Work to do | Take the listing and print it in full, exactly as given.

*** Data shown ***

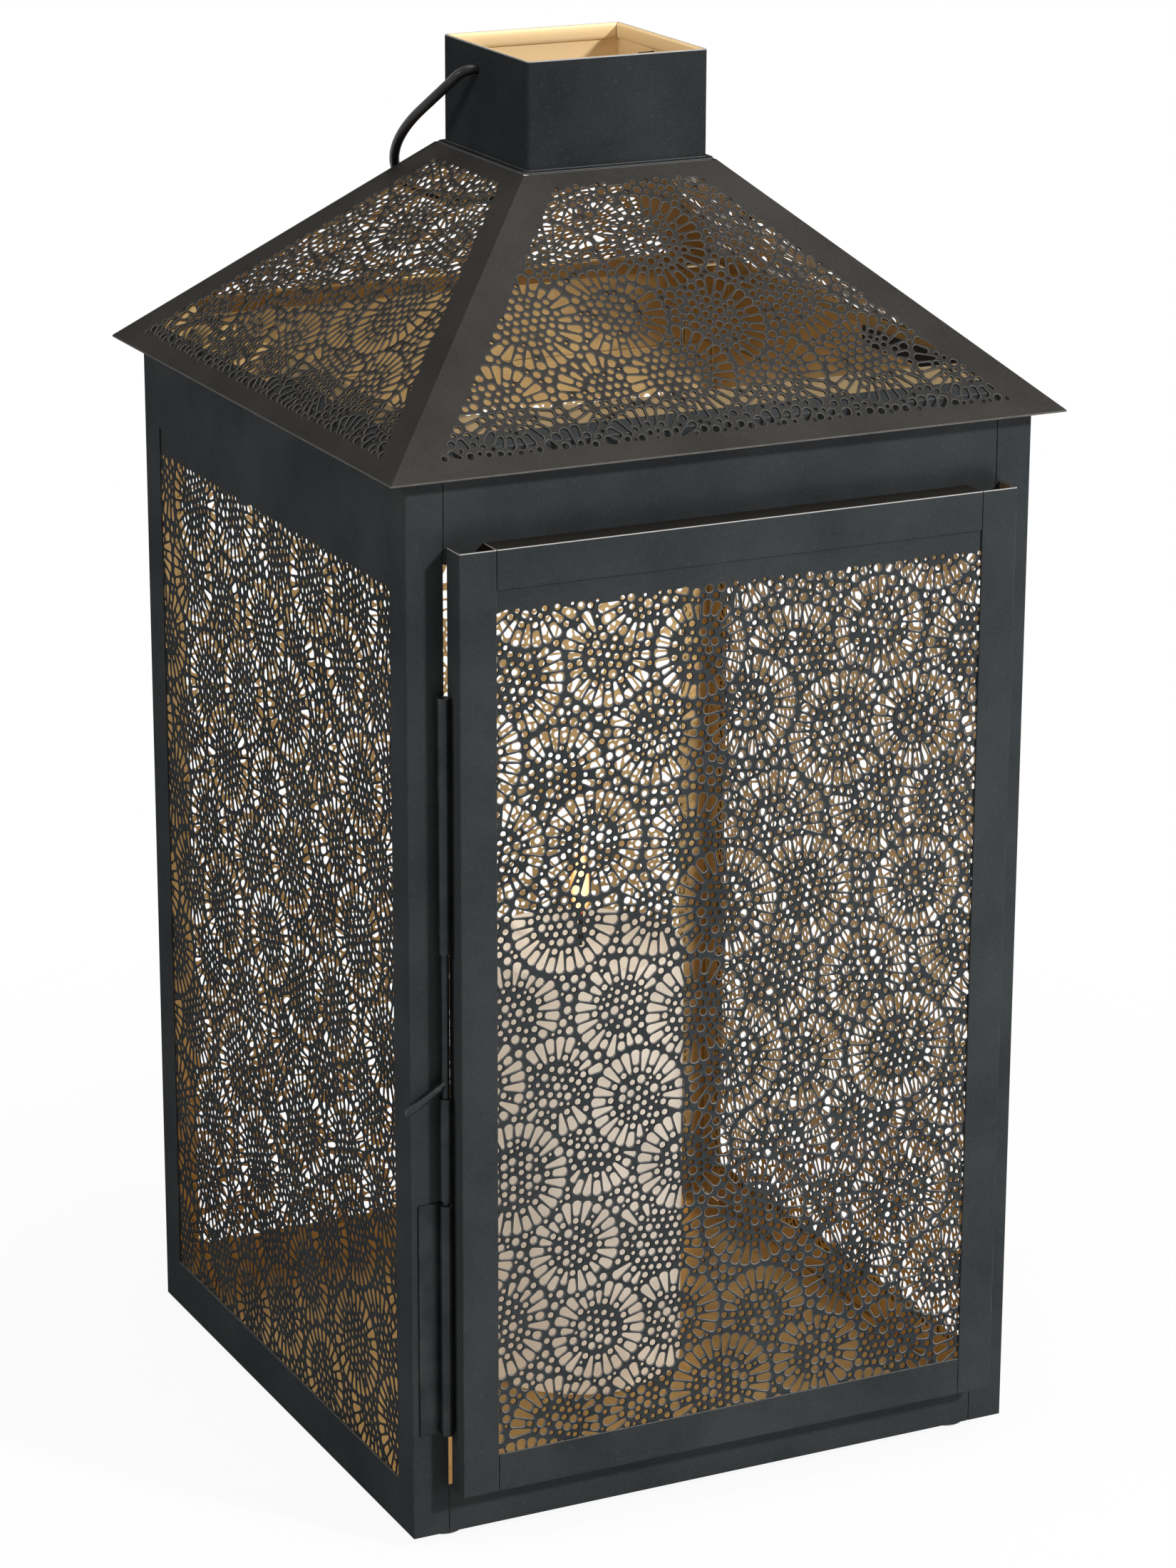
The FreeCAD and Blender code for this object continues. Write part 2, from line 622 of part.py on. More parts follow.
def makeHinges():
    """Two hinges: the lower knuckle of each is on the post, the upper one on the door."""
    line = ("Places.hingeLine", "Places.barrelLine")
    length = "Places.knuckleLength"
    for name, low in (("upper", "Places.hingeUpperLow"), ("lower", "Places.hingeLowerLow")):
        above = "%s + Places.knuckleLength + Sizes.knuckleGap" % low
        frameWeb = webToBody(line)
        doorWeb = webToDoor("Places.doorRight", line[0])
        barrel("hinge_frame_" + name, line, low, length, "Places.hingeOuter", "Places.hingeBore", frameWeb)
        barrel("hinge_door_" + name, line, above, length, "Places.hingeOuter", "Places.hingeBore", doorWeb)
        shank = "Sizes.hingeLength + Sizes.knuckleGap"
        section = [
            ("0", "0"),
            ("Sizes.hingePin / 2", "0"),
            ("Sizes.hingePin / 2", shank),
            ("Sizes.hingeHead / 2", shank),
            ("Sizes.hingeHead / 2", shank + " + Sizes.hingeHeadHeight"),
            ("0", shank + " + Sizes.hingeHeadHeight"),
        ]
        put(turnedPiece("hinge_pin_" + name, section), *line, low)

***

Task result |
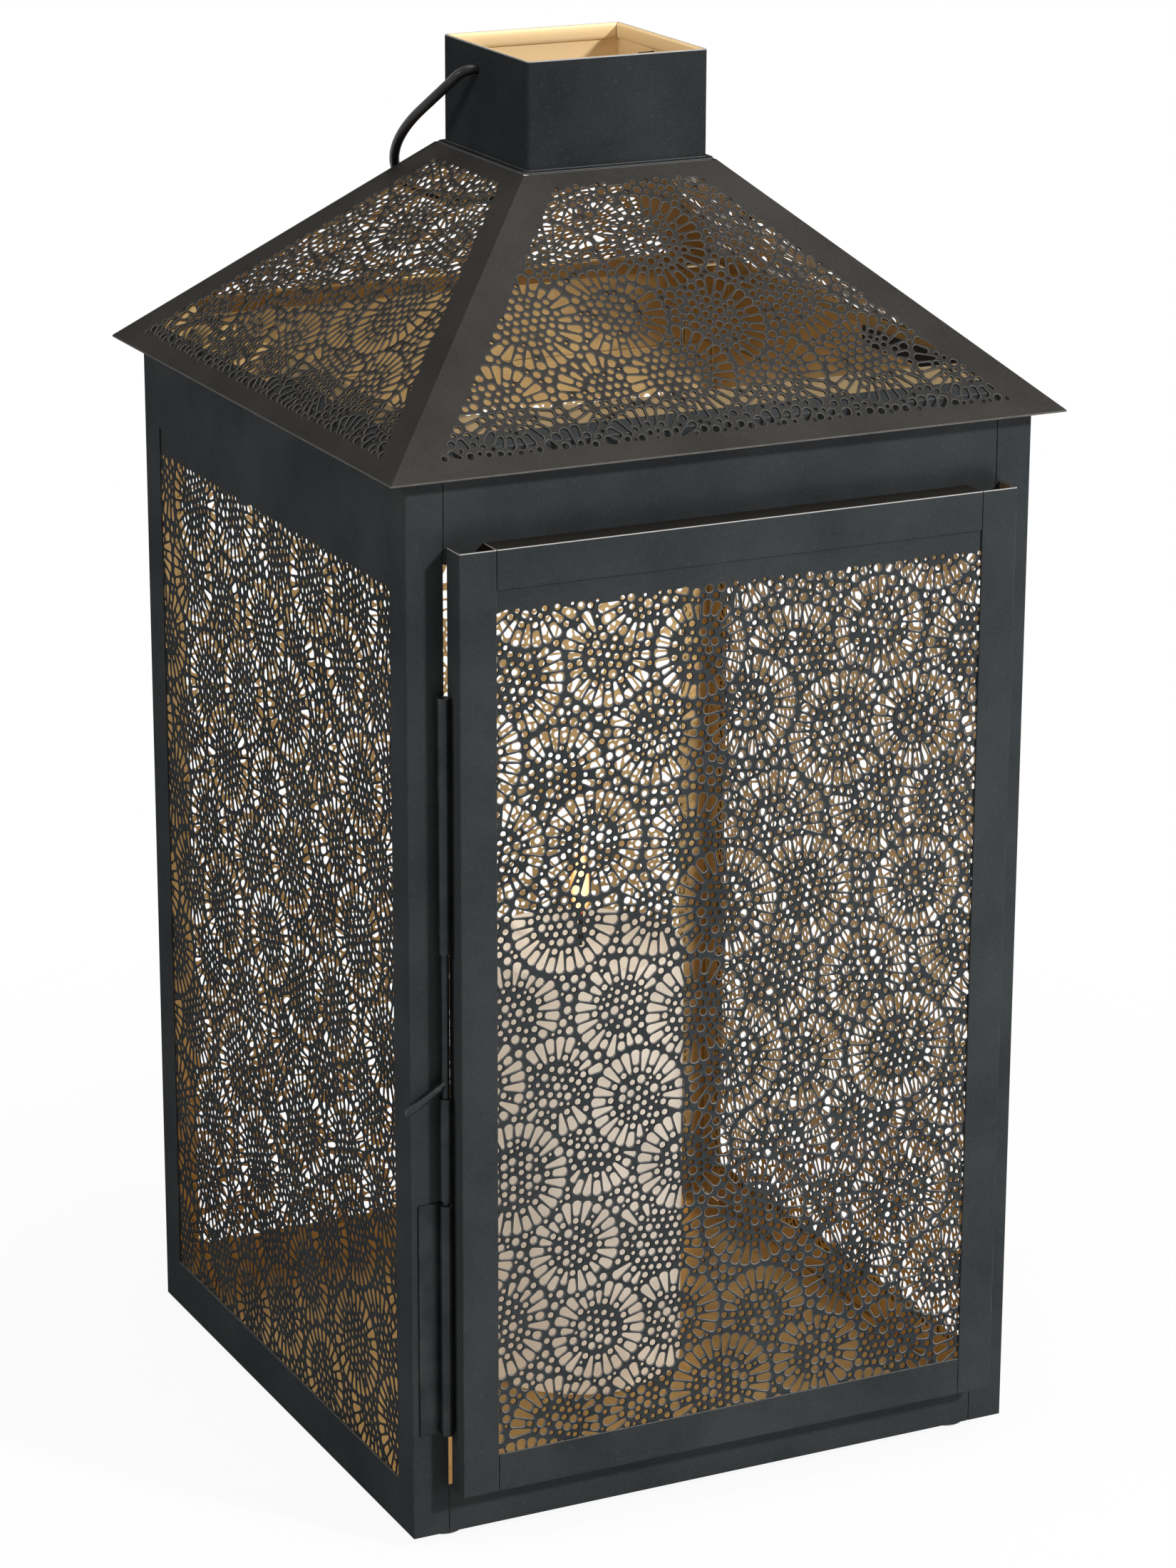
The FreeCAD and Blender code for this object continues. Write part 2, from line 622 of part.py on. More parts follow.
def makeHinges():
    """Two hinges: the lower knuckle of each is on the post, the upper one on the door."""
    line = ("Places.hingeLine", "Places.barrelLine")
    length = "Places.knuckleLength"
    for name, low in (("upper", "Places.hingeUpperLow"), ("lower", "Places.hingeLowerLow")):
        above = "%s + Places.knuckleLength + Sizes.knuckleGap" % low
        frameWeb = webToBody(line)
        doorWeb = webToDoor("Places.doorRight", line[0])
        barrel("hinge_frame_" + name, line, low, length, "Places.hingeOuter", "Places.hingeBore", frameWeb)
        barrel("hinge_door_" + name, line, above, length, "Places.hingeOuter", "Places.hingeBore", doorWeb)
        shank = "Sizes.hingeLength + Sizes.knuckleGap"
        section = [
            ("0", "0"),
            ("Sizes.hingePin / 2", "0"),
            ("Sizes.hingePin / 2", shank),
            ("Sizes.hingeHead / 2", shank),
            ("Sizes.hingeHead / 2", shank + " + Sizes.hingeHeadHeight"),
            ("0", shank + " + Sizes.hingeHeadHeight"),
        ]
        put(turnedPiece("hinge_pin_" + name, section), *line, low)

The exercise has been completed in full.